-- REQUIREMENTS --
Write out every entry exactly as it stands.

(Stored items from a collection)
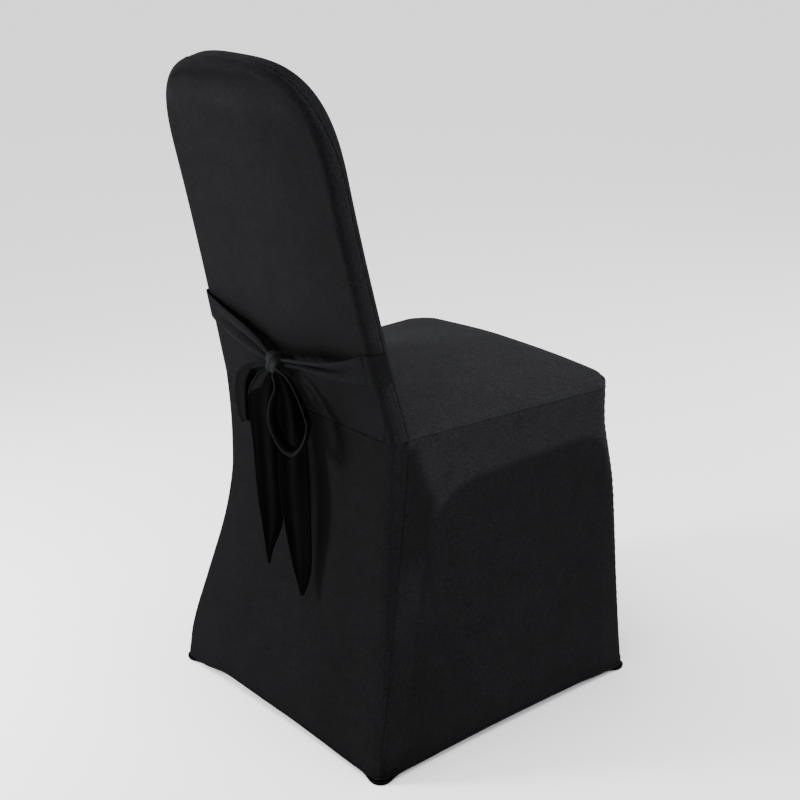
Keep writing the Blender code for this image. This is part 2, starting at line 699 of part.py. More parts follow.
def build_tails(material):
    for name, table in (("bow_tail_left", LEFT_TAIL), ("bow_tail_right", RIGHT_TAIL)):
        grid = []
        for tail in smooth_rows(table, STEPS_TIE):
            left = Vector((tail.left_x, tail.left_y, tail.z))
            right = Vector((tail.right_x, tail.right_y, tail.z))
            across = right - left
            normal = Vector((-across.y, across.x, 0.0)).normalized()
            row = []
            for k in range(ACROSS_TIE + 1):
                v = k / ACROSS_TIE
                row.append(left + across * v + normal * (tail.fold * math.sin(2 * math.pi * v)))
            grid.append(row)
        grid.insert(0, [against_knot(point) for point in grid[0]])
        add_cloth(name, [grid], material, TIE_CLOTH, 0)


def build_loops(material):
    loops = {
        "bow_loop_right": (RIGHT_LOOP, RIGHT_LOOP_DIRECTION),
        "bow_loop_left": (LEFT_LOOP, LEFT_LOOP_DIRECTION),
    }
    for name, (table, direction) in loops.items():
        grid = []
        for loop in smooth_rows(table, STEPS_TIE):
            edge = Vector((loop.x, loop.y, loop.z))
            grid.append([edge + direction * (loop.width * k / 2) for k in range(3)])
        grid.insert(0, [against_knot(point) for point in grid[0]])
        grid.append([against_knot(point) for point in grid[-1]])
        add_cloth(name, [grid], material, TIE_CLOTH, 0)


def build():
    stretched = cloth_material("stretched_cloth", (0.020, 0.020, 0.022), 0.62)
    slack = cloth_material("tie_cloth", (0.012, 0.012, 0.013), 0.70)
    build_skirt(stretched)
    build_outside_back(stretched)
    build_inside_back(stretched)
    build_seat(stretched)
    build_pockets(slack)
    build_strap("tie_right", -1, RIGHT_STRAP, slack)
    build_strap("tie_left", 1, LEFT_STRAP, slack)
    build_knot(slack)
    build_tails(slack)
    build_loops(slack)


for old in list(bpy.data.objects):
    bpy.data.objects.remove(old)
COVER = bpy.data.collections.new("chair_cover")
bpy.context.scene.collection.children.link(COVER)
build()
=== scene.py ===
"""A black stretch cover for a banquet chair with its sash bow, dressed for its picture.

Metres, +Z up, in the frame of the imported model. The front of the seat faces -Y and the right hand of
someone who sits in it is at -X.
"""

import math
from collections import namedtuple

import bmesh
import bpy
import numpy as np
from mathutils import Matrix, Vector


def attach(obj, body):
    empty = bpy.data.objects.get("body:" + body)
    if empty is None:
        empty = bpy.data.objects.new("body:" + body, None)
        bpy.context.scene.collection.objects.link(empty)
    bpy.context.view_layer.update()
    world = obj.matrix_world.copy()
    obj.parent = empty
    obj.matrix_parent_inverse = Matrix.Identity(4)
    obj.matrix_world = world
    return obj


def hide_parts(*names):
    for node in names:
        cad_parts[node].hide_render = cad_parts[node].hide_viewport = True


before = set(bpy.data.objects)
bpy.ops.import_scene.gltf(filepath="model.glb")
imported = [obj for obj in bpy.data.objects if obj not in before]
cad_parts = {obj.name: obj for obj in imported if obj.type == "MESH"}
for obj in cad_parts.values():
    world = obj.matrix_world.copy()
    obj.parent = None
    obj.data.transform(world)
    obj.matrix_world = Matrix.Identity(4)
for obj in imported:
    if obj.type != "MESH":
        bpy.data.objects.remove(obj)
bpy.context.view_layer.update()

# Camera
AZIMUTH = math.radians(229.78)
ELEVATION = math.radians(19.73)
DISTANCE = 2.2926
TARGET = Vector((0.0286, -0.0357, 0.4138))
LENS = 71.06
SENSOR_WIDTH = 36.0
BACKWARD = Vector((
    math.sin(AZIMUTH) * math.cos(ELEVATION),
    -math.cos(AZIMUTH) * math.cos(ELEVATION),
    math.sin(ELEVATION),
))
RIGHTWARD = Vector((0, 0, 1)).cross(BACKWARD).normalized()

# Light: soft lamps that face the target, a broad sun, and a white surround
Lamp = namedtuple("Lamp", "name place size power")
LAMPS = [
    Lamp("key", Vector((0.85, 1.40, 0.88)), 0.35, 56.0),
    Lamp("left", Vector((1.15, 0.24, 1.05)), 0.5, 9.0),
    Lamp("side", TARGET + BACKWARD * 1.6 + RIGHTWARD * 1.9 + Vector((0, 0, 0.6)), 1.4, 40.0),
    Lamp("front", Vector((-0.60, -2.40, 1.30)), 1.4, 40.0),
]
SUN_FROM = BACKWARD * 0.15 - RIGHTWARD * 0.25 + Vector((0, 0, 1))
SUN_STRENGTH = 3.4
SUN_ANGLE = math.radians(50)
SURROUND_STRENGTH = 0.65
FLOOR_REACH = 30.0
FLOOR_COLOUR = (0.95, 0.95, 0.95, 1.0)

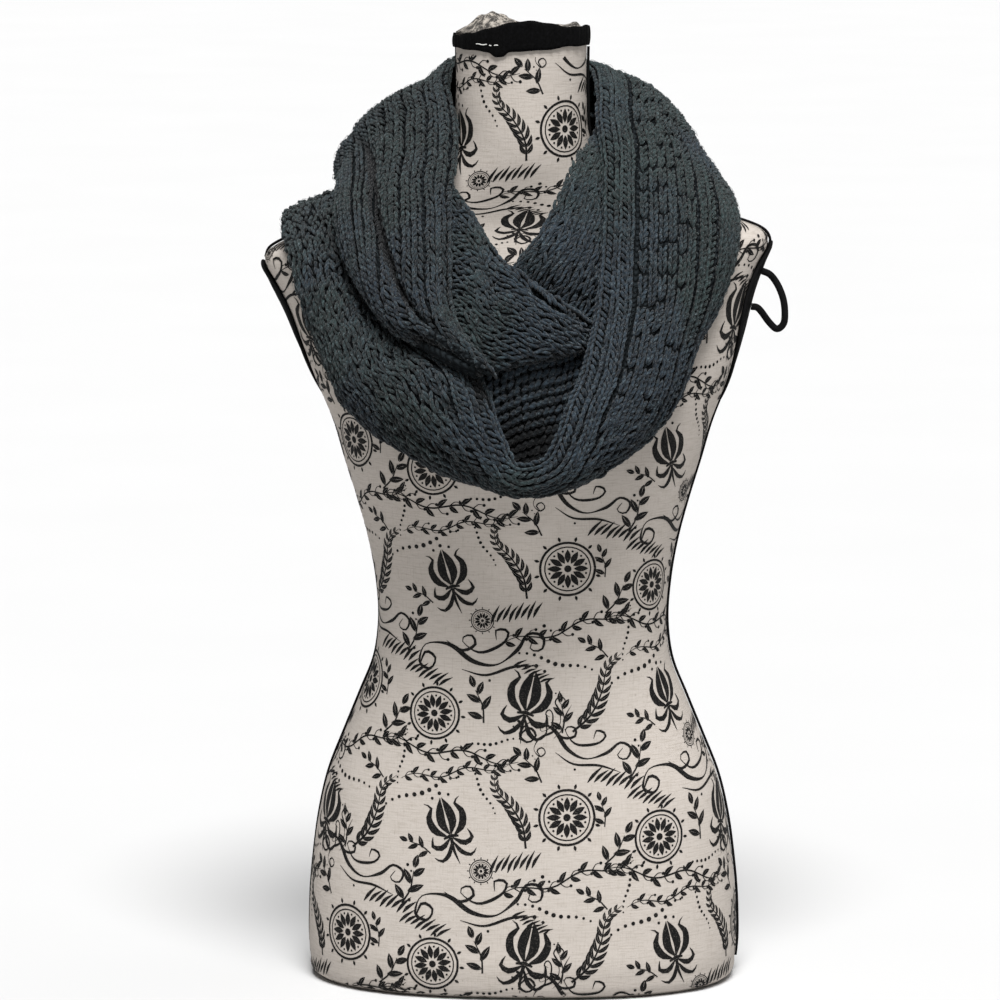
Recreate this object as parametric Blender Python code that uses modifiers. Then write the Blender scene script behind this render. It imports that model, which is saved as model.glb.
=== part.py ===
"""Infinity scarf wound twice round a limbless dress form.

Metres, +Z up, the front faces -Y. The form stands on Z = 0 with the neck's axis on X = Y = 0.
The tables are in millimetres and are read through MM. Left and right are the viewer's.

The scarf is one knitted ring. Its outer turn comes over the left shoulder, makes the V and goes
up over the right shoulder. Behind the neck it climbs to the inner left, crosses the front under
the neck opening, goes up on the inner right and comes back, behind the neck, to the outer left.
"""
import math
from collections import namedtuple

import bmesh
import bpy
from mathutils import Matrix, Vector

MM = 0.001
GAP = 0.0003                    # between pieces that touch
SMOOTH_BELOW = math.radians(50.0)   # edges that turn more than this stay sharp

# ---- The knitted band -------------------------------------------------------------------------
KNIT_WALL = 0.0040              # plain thickness of the cloth under its ribs
RIB_HEIGHT = 0.0018             # how far a rib stands out of that wall
EDGE_TUCK = 0.006               # the most cloth turned in behind the band's inner edge
EDGE_TUCK_SHARE = 0.3           # and what it is of the band's bulge, where that is flatter
ROLL = 0.10                     # how much of a section's width its rounded edges take
TUCK_BEND = 0.6                 # how deep a tuck's bend lies, of the tuck's whole depth
INNER_TUCK_TURN = 0.40          # how far under the turned-in inner edge runs, for its depth
OUTER_TUCK_TURN = 0.25          # and the outer edge
TANGENT_REACH = 0.2             # how far along, in rows, the band's direction is read
END_TRIM = 0.022                # how far each end is drawn back, in rows
RIB_FADE = 3                    # ribs raised at each side of the patterned middle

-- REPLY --
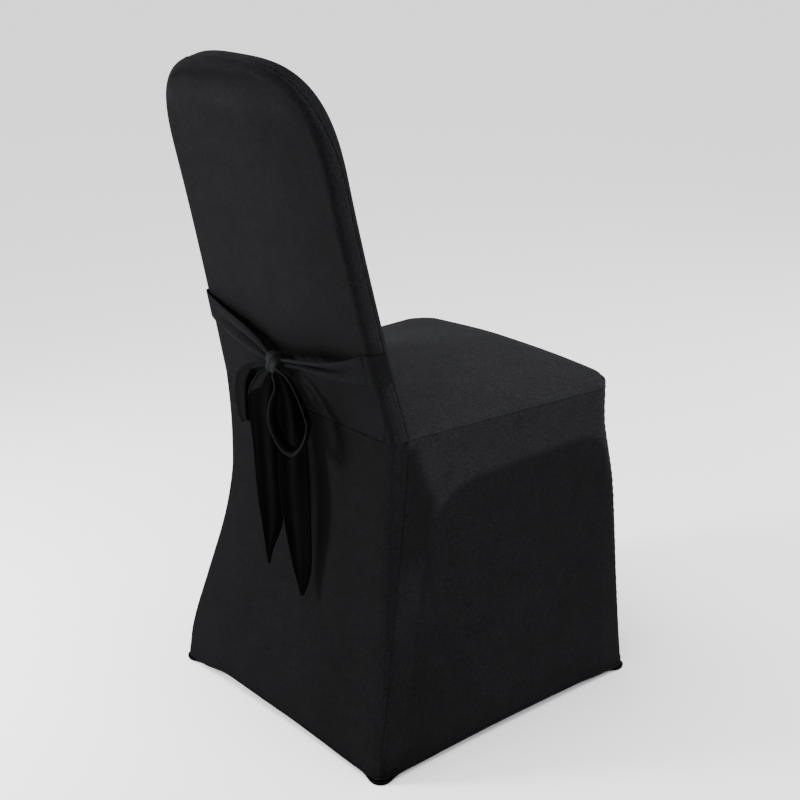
Keep writing the Blender code for this image. This is part 2, starting at line 699 of part.py. More parts follow.
def build_tails(material):
    for name, table in (("bow_tail_left", LEFT_TAIL), ("bow_tail_right", RIGHT_TAIL)):
        grid = []
        for tail in smooth_rows(table, STEPS_TIE):
            left = Vector((tail.left_x, tail.left_y, tail.z))
            right = Vector((tail.right_x, tail.right_y, tail.z))
            across = right - left
            normal = Vector((-across.y, across.x, 0.0)).normalized()
            row = []
            for k in range(ACROSS_TIE + 1):
                v = k / ACROSS_TIE
                row.append(left + across * v + normal * (tail.fold * math.sin(2 * math.pi * v)))
            grid.append(row)
        grid.insert(0, [against_knot(point) for point in grid[0]])
        add_cloth(name, [grid], material, TIE_CLOTH, 0)


def build_loops(material):
    loops = {
        "bow_loop_right": (RIGHT_LOOP, RIGHT_LOOP_DIRECTION),
        "bow_loop_left": (LEFT_LOOP, LEFT_LOOP_DIRECTION),
    }
    for name, (table, direction) in loops.items():
        grid = []
        for loop in smooth_rows(table, STEPS_TIE):
            edge = Vector((loop.x, loop.y, loop.z))
            grid.append([edge + direction * (loop.width * k / 2) for k in range(3)])
        grid.insert(0, [against_knot(point) for point in grid[0]])
        grid.append([against_knot(point) for point in grid[-1]])
        add_cloth(name, [grid], material, TIE_CLOTH, 0)


def build():
    stretched = cloth_material("stretched_cloth", (0.020, 0.020, 0.022), 0.62)
    slack = cloth_material("tie_cloth", (0.012, 0.012, 0.013), 0.70)
    build_skirt(stretched)
    build_outside_back(stretched)
    build_inside_back(stretched)
    build_seat(stretched)
    build_pockets(slack)
    build_strap("tie_right", -1, RIGHT_STRAP, slack)
    build_strap("tie_left", 1, LEFT_STRAP, slack)
    build_knot(slack)
    build_tails(slack)
    build_loops(slack)


for old in list(bpy.data.objects):
    bpy.data.objects.remove(old)
COVER = bpy.data.collections.new("chair_cover")
bpy.context.scene.collection.children.link(COVER)
build()
=== scene.py ===
"""A black stretch cover for a banquet chair with its sash bow, dressed for its picture.

Metres, +Z up, in the frame of the imported model. The front of the seat faces -Y and the right hand of
someone who sits in it is at -X.
"""

import math
from collections import namedtuple

import bmesh
import bpy
import numpy as np
from mathutils import Matrix, Vector


def attach(obj, body):
    empty = bpy.data.objects.get("body:" + body)
    if empty is None:
        empty = bpy.data.objects.new("body:" + body, None)
        bpy.context.scene.collection.objects.link(empty)
    bpy.context.view_layer.update()
    world = obj.matrix_world.copy()
    obj.parent = empty
    obj.matrix_parent_inverse = Matrix.Identity(4)
    obj.matrix_world = world
    return obj


def hide_parts(*names):
    for node in names:
        cad_parts[node].hide_render = cad_parts[node].hide_viewport = True


before = set(bpy.data.objects)
bpy.ops.import_scene.gltf(filepath="model.glb")
imported = [obj for obj in bpy.data.objects if obj not in before]
cad_parts = {obj.name: obj for obj in imported if obj.type == "MESH"}
for obj in cad_parts.values():
    world = obj.matrix_world.copy()
    obj.parent = None
    obj.data.transform(world)
    obj.matrix_world = Matrix.Identity(4)
for obj in imported:
    if obj.type != "MESH":
        bpy.data.objects.remove(obj)
bpy.context.view_layer.update()

# Camera
AZIMUTH = math.radians(229.78)
ELEVATION = math.radians(19.73)
DISTANCE = 2.2926
TARGET = Vector((0.0286, -0.0357, 0.4138))
LENS = 71.06
SENSOR_WIDTH = 36.0
BACKWARD = Vector((
    math.sin(AZIMUTH) * math.cos(ELEVATION),
    -math.cos(AZIMUTH) * math.cos(ELEVATION),
    math.sin(ELEVATION),
))
RIGHTWARD = Vector((0, 0, 1)).cross(BACKWARD).normalized()

# Light: soft lamps that face the target, a broad sun, and a white surround
Lamp = namedtuple("Lamp", "name place size power")
LAMPS = [
    Lamp("key", Vector((0.85, 1.40, 0.88)), 0.35, 56.0),
    Lamp("left", Vector((1.15, 0.24, 1.05)), 0.5, 9.0),
    Lamp("side", TARGET + BACKWARD * 1.6 + RIGHTWARD * 1.9 + Vector((0, 0, 0.6)), 1.4, 40.0),
    Lamp("front", Vector((-0.60, -2.40, 1.30)), 1.4, 40.0),
]
SUN_FROM = BACKWARD * 0.15 - RIGHTWARD * 0.25 + Vector((0, 0, 1))
SUN_STRENGTH = 3.4
SUN_ANGLE = math.radians(50)
SURROUND_STRENGTH = 0.65
FLOOR_REACH = 30.0
FLOOR_COLOUR = (0.95, 0.95, 0.95, 1.0)

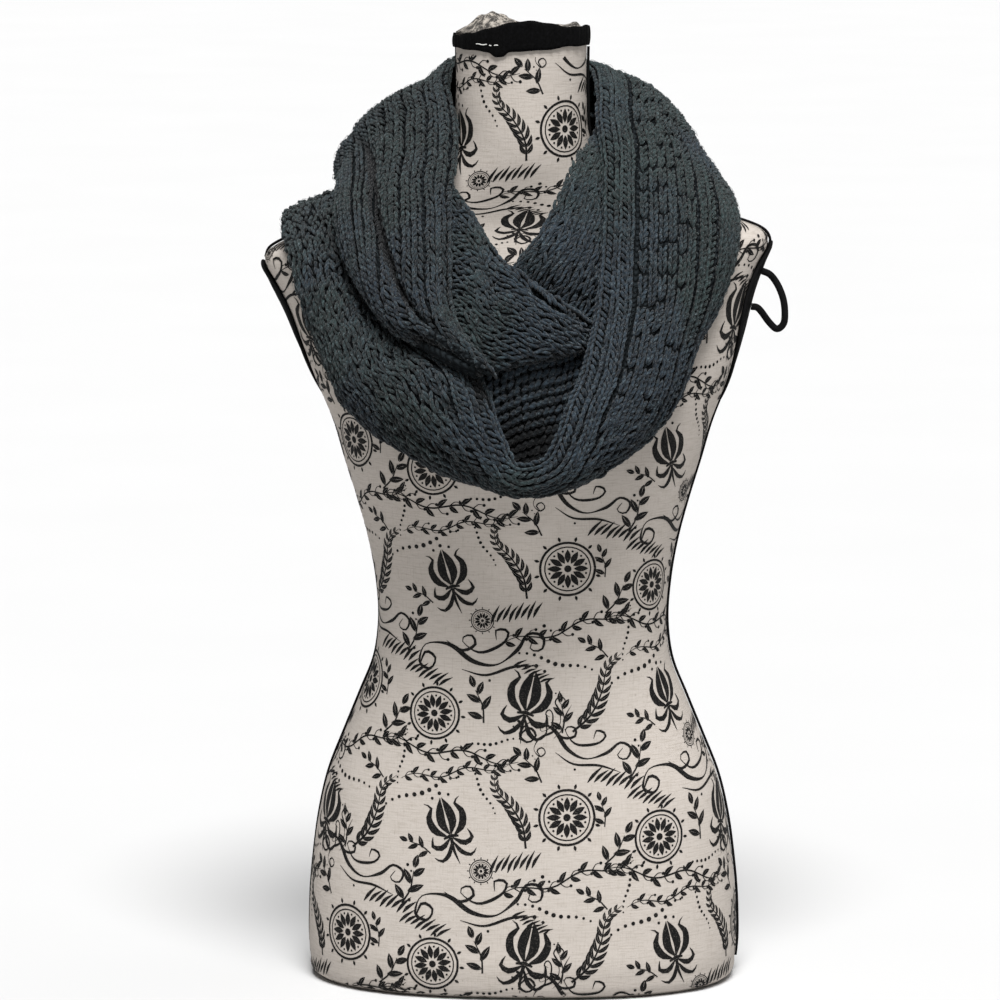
Recreate this object as parametric Blender Python code that uses modifiers. Then write the Blender scene script behind this render. It imports that model, which is saved as model.glb.
=== part.py ===
"""Infinity scarf wound twice round a limbless dress form.

Metres, +Z up, the front faces -Y. The form stands on Z = 0 with the neck's axis on X = Y = 0.
The tables are in millimetres and are read through MM. Left and right are the viewer's.

The scarf is one knitted ring. Its outer turn comes over the left shoulder, makes the V and goes
up over the right shoulder. Behind the neck it climbs to the inner left, crosses the front under
the neck opening, goes up on the inner right and comes back, behind the neck, to the outer left.
"""
import math
from collections import namedtuple

import bmesh
import bpy
from mathutils import Matrix, Vector

MM = 0.001
GAP = 0.0003                    # between pieces that touch
SMOOTH_BELOW = math.radians(50.0)   # edges that turn more than this stay sharp

# ---- The knitted band -------------------------------------------------------------------------
KNIT_WALL = 0.0040              # plain thickness of the cloth under its ribs
RIB_HEIGHT = 0.0018             # how far a rib stands out of that wall
EDGE_TUCK = 0.006               # the most cloth turned in behind the band's inner edge
EDGE_TUCK_SHARE = 0.3           # and what it is of the band's bulge, where that is flatter
ROLL = 0.10                     # how much of a section's width its rounded edges take
TUCK_BEND = 0.6                 # how deep a tuck's bend lies, of the tuck's whole depth
INNER_TUCK_TURN = 0.40          # how far under the turned-in inner edge runs, for its depth
OUTER_TUCK_TURN = 0.25          # and the outer edge
TANGENT_REACH = 0.2             # how far along, in rows, the band's direction is read
END_TRIM = 0.022                # how far each end is drawn back, in rows
RIB_FADE = 3                    # ribs raised at each side of the patterned middle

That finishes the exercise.